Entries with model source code

* Begin *

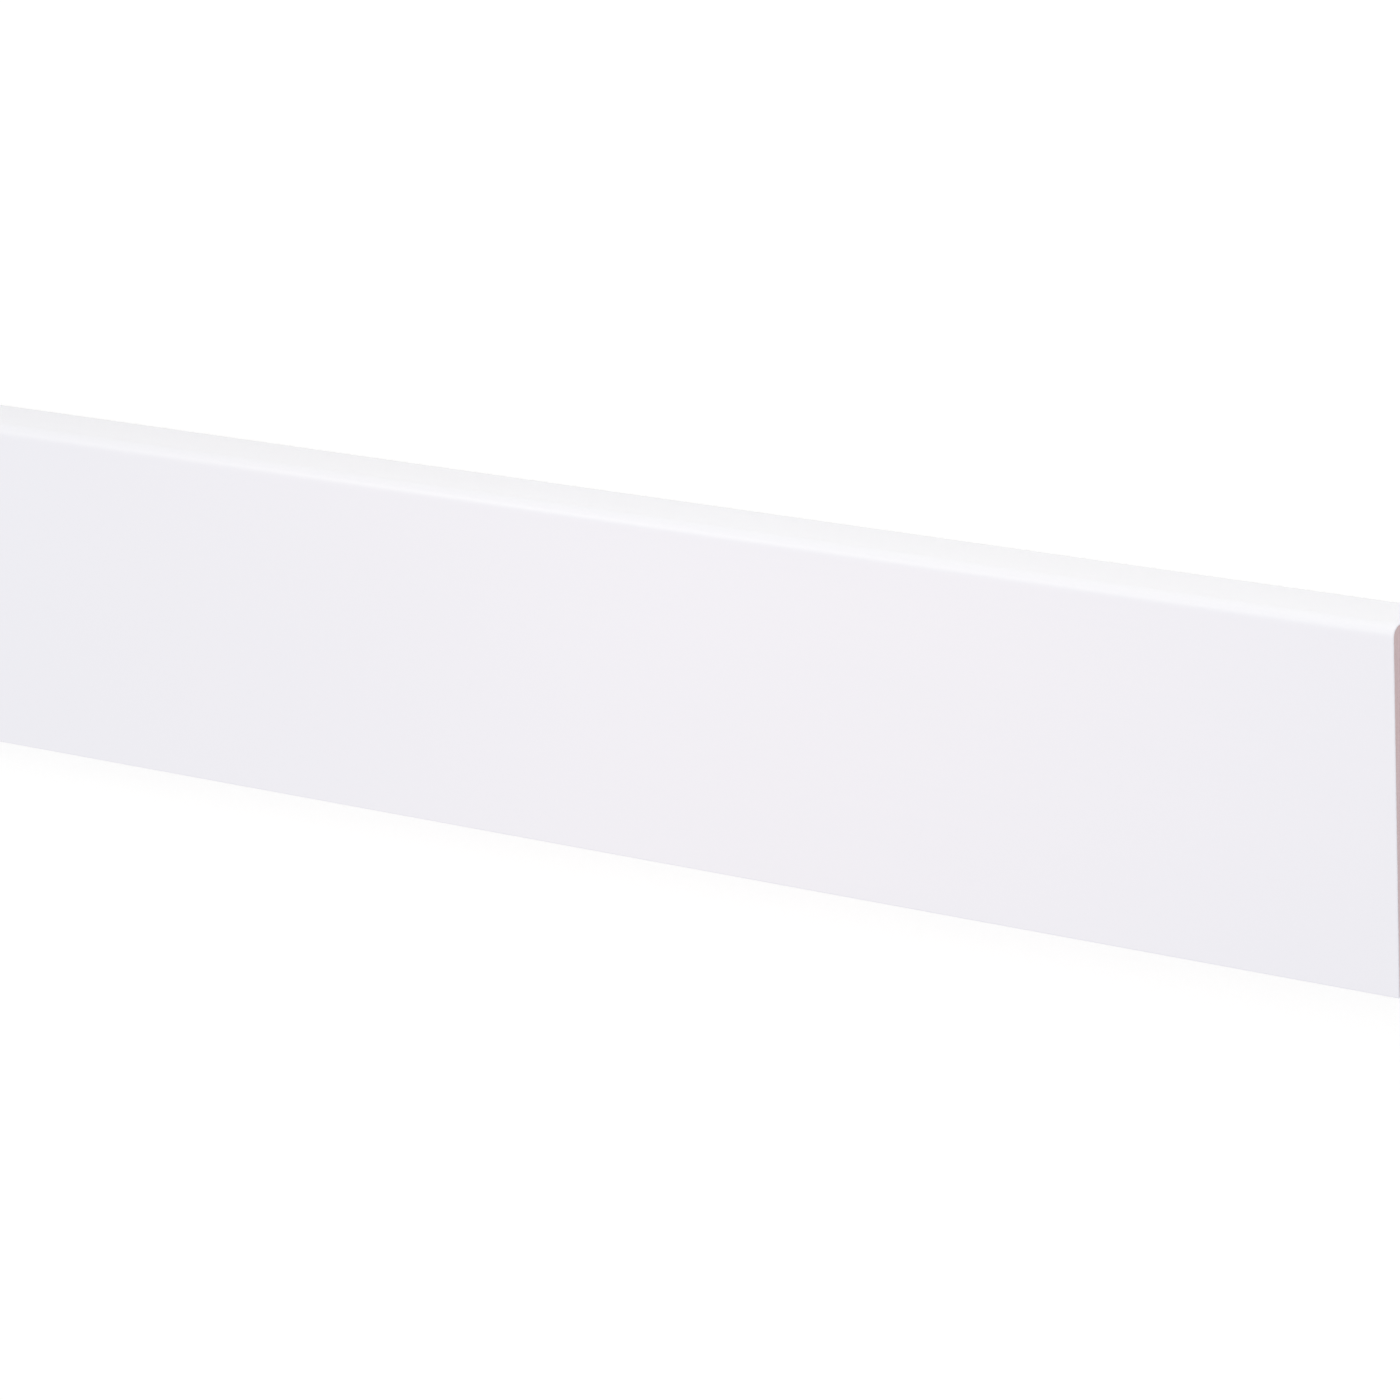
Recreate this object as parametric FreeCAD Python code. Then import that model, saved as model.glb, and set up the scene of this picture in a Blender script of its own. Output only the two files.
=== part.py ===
"""A length of flat skirting board, machined from one piece of MDF.

The board lies on its back with its face up, as it would rest on a level floor:
+X runs along the length, +Y points from the floor edge to the rounded top edge, and
+Z points out of the face. The origin is the centre of the back, which lies in Z = 0.

All sizes are in millimetres.
"""

import os

import FreeCAD
import Part

# Driving dimensions
LENGTH = 2400.0         # stock length, square cut at both ends
HEIGHT = 70.0           # floor edge to top edge, as fixed on the wall
THICKNESS = 15.0        # back to face
NOSE_RADIUS = 2.4       # round between the face and the top edge
ARRIS_RADIUS = 0.3      # the other long edges are only eased by sanding


def corner_arc(corner, toward_start, toward_end, radius):
    """The quarter round that replaces one square corner of the section.

    toward_start and toward_end are the unit directions from the corner along its two sides.
    The arc begins on the first side, ends on the second, and is tangent to both.
    """
    begin = corner + toward_start * radius
    finish = corner + toward_end * radius
    centre = corner + (toward_start + toward_end) * radius
    outward = (corner - centre).normalize()
    return begin, Part.Arc(begin, centre + outward * radius, finish).toShape(), finish


def board_section():
    """The board's cross section at its left end, as a face in the YZ plane."""
    left_end = -LENGTH / 2
    floor_edge = -HEIGHT / 2
    top_edge = HEIGHT / 2
    section_corners = [
        (floor_edge, 0.0, ARRIS_RADIUS),            # floor edge, back
        (top_edge, 0.0, ARRIS_RADIUS),              # top edge, back
        (top_edge, THICKNESS, NOSE_RADIUS),         # top edge, face: the nose
        (floor_edge, THICKNESS, ARRIS_RADIUS),      # floor edge, face
    ]
    points = [FreeCAD.Vector(left_end, y, z) for y, z, _ in section_corners]
    rounds = []
    for i, (_, _, radius) in enumerate(section_corners):
        back_along = (points[i - 1] - points[i]).normalize()
        on_along = (points[(i + 1) % len(points)] - points[i]).normalize()
        rounds.append(corner_arc(points[i], back_along, on_along, radius))

    edges = []
    for i, (begin, arc, _) in enumerate(rounds):
        last_finish = rounds[i - 1][2]
        edges.append(Part.LineSegment(last_finish, begin).toShape())
        edges.append(arc)
    return Part.Face(Part.Wire(edges))


def skirting_board():
    """The section run along the whole length, with square sawn ends."""
    return board_section().extrude(FreeCAD.Vector(LENGTH, 0, 0))


def main():
    os.makedirs("parts", exist_ok=True)
    board = skirting_board()
    if not (board.isValid() and board.isClosed()):
        raise ValueError("the board is not a valid closed solid")
    board.exportStep("parts/skirting_board.step")
    box = board.BoundBox
    print(f"skirting_board {box.XLength:.1f} x {box.YLength:.1f} x {box.ZLength:.1f} mm,"
          f" {board.Volume / 1e9:.6f} m3")


main()
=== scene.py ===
"""A length of white skirting board, lying on its back on a pale floor with its face up.

Everything is in metres, in the board's own frame: X runs along the length, Y from the floor
edge to the rounded top edge, and Z out of the face. The back lies in Z = 0.
"""

import math

import bpy
import numpy as np
from mathutils import Matrix, Vector


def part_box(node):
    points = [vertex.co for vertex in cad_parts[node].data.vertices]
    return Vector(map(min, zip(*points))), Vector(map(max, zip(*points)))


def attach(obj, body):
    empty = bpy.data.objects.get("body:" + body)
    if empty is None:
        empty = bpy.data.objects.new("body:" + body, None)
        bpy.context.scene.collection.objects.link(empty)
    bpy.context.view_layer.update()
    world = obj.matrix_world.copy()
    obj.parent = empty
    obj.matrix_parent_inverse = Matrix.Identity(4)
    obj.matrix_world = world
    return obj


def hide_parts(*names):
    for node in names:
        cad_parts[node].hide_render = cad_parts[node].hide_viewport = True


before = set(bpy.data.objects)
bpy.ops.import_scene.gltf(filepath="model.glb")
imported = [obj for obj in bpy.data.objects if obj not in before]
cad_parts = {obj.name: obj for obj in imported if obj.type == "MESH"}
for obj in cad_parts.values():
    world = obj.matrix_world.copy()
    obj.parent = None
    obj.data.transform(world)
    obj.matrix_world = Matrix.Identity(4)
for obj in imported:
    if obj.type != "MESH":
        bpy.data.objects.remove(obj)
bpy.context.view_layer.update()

MM = 0.001

# The board's size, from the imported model, and the rounds of its edges
BOARD_LOW, BOARD_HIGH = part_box("skirting_board")
LENGTH = BOARD_HIGH[0] - BOARD_LOW[0]
HEIGHT = BOARD_HIGH[1] - BOARD_LOW[1]
THICKNESS = BOARD_HIGH[2] - BOARD_LOW[2]
NOSE_RADIUS = 2.4 * MM          # round between the face and the top edge
ARRIS_RADIUS = 0.3 * MM         # the other long edges are only eased by sanding
CUT_EASE = 0.12 * MM            # the same along the sawn ends

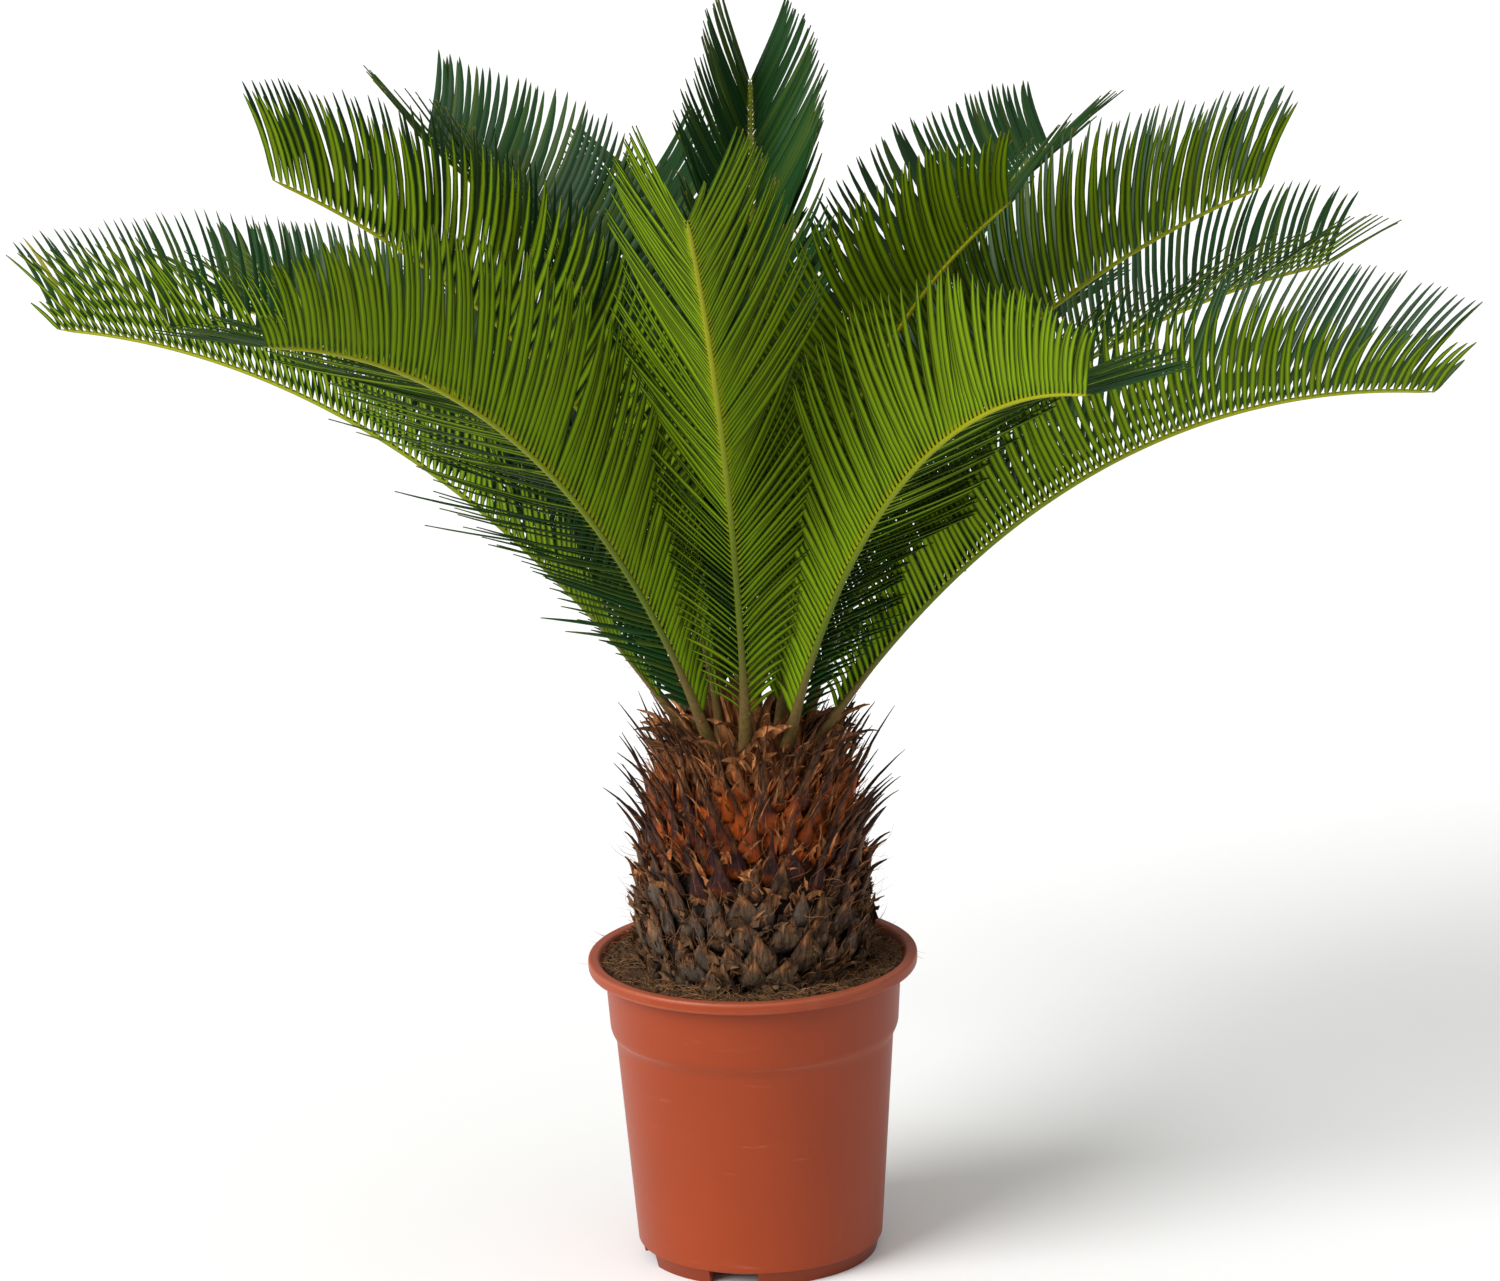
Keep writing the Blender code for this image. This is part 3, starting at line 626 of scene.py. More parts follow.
def tilted(directions):
    """Directions of the upright plant, turned by the plant's lean."""
    sine, cosine = math.sin(math.radians(LEAN)), math.cos(math.radians(LEAN))
    turn = np.array([[cosine, 0.0, sine], [0.0, 1.0, 0.0], [-sine, 0.0, cosine]])
    return directions @ turn.T


def leaned(points):
    """Points of the upright plant, turned by its lean about the point at the soil."""
    return tilted(points - UP * LEAN_HEIGHT) + UP * LEAN_HEIGHT


def turned(first, second, angle):
    """Two directions at right angles, both turned by an angle in their own plane."""
    cosine, sine = np.cos(angle), np.sin(angle)
    return cosine * first + sine * second, cosine * second - sine * first


def table(at, pairs):
    """Values at these shares of the way, read between the pairs of share and value."""
    return np.interp(at, *np.transpose(pairs))


def unit(vectors):
    return vectors / np.linalg.norm(vectors, axis=-1, keepdims=True)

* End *

● **Task brief**
Look back at the entries above and repeat, unchanged, every line from the line holding "Keep writing the" through the line holding "return tilted(points - UP".

● **Solution**
Keep writing the Blender code for this image. This is part 3, starting at line 626 of scene.py. More parts follow.
def tilted(directions):
    """Directions of the upright plant, turned by the plant's lean."""
    sine, cosine = math.sin(math.radians(LEAN)), math.cos(math.radians(LEAN))
    turn = np.array([[cosine, 0.0, sine], [0.0, 1.0, 0.0], [-sine, 0.0, cosine]])
    return directions @ turn.T


def leaned(points):
    """Points of the upright plant, turned by its lean about the point at the soil."""
    return tilted(points - UP * LEAN_HEIGHT) + UP * LEAN_HEIGHT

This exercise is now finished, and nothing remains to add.